Orchids generally are cheaper than formerly was the case; but at Mr Day's sale the other day, the unique broad-petalled variety of Stone's Cypripedium fetched 140 guineas, or 42 in excess of any price ever before paid for a single Orchid of any kind! Sir Trevor Lawrence was the purchaser. I only remember three instances in which the price paid for a single specimen reached 100 before this case. Firstly, the late Duke of Devonshire gave it for one of the two first plants of Phalaenopsis brought by Mr Cuming from the Philippines. Then Lord Londesborough gave 100 for an immense plant of Den-drobium Wardianum imported by Messrs Low and sold by auction by Mr Stevens.* Then that splendid plant of Vanda caerulea grown by Mr Lowe at Henley-on-Thames was sold by auction for 80, and eventually changed hands at the lowest value of any three figures. After all, these fancy prices are not altogether satisfactory; and I have no doubt that those who pay moderate prices for some of the more common but not less beautiful kinds, derive more satisfaction in return for their money.

Every one to his taste, however.

It is no matter of doubt as to whether the Land Question will affect horticulture. It has affected it in some localities very sensibly; and not only in Ireland, but throughout England and Scotland, the depressing influence must be felt.

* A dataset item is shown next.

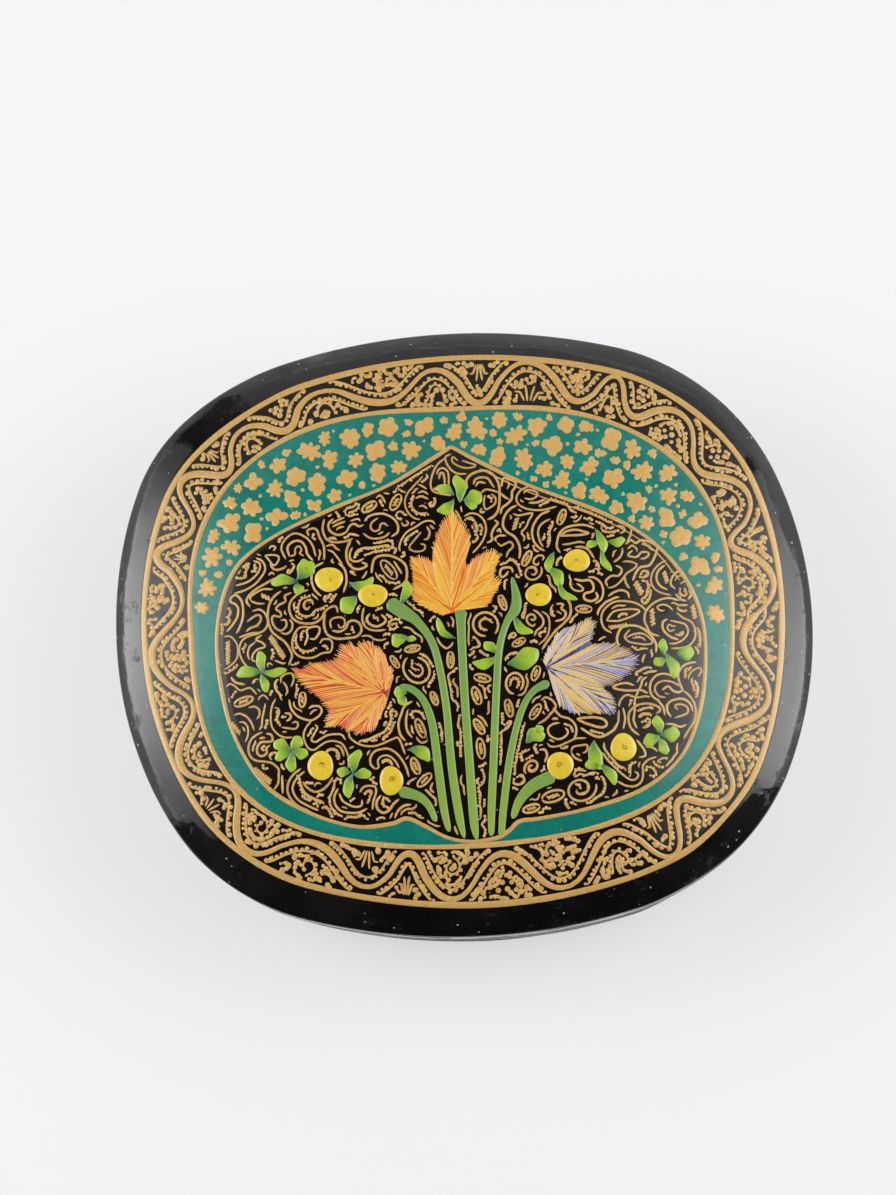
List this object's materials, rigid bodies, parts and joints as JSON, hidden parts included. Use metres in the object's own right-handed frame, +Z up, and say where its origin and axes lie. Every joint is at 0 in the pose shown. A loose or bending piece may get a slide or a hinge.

Bad seasons, foreign competition, and other causes less evident, have lowered the value of land everywhere. At present Ireland, where everybody depends on the land for a livelihood, feels the pressure most heavily; but the influence must become general. It costs more to send produce from Lancashire to London than from New York to Liverpool, - in fact, in every way our own growers are heavily handicapped. Rent-rates, taxes, high freightage or carriage, and an inferior climate, all co-operate against them. Where all this will end it is difficult to see. At any rate, it seems probable that "free trade" will prove a very expensive article of faith even in our own time. F. \V. Burbidge.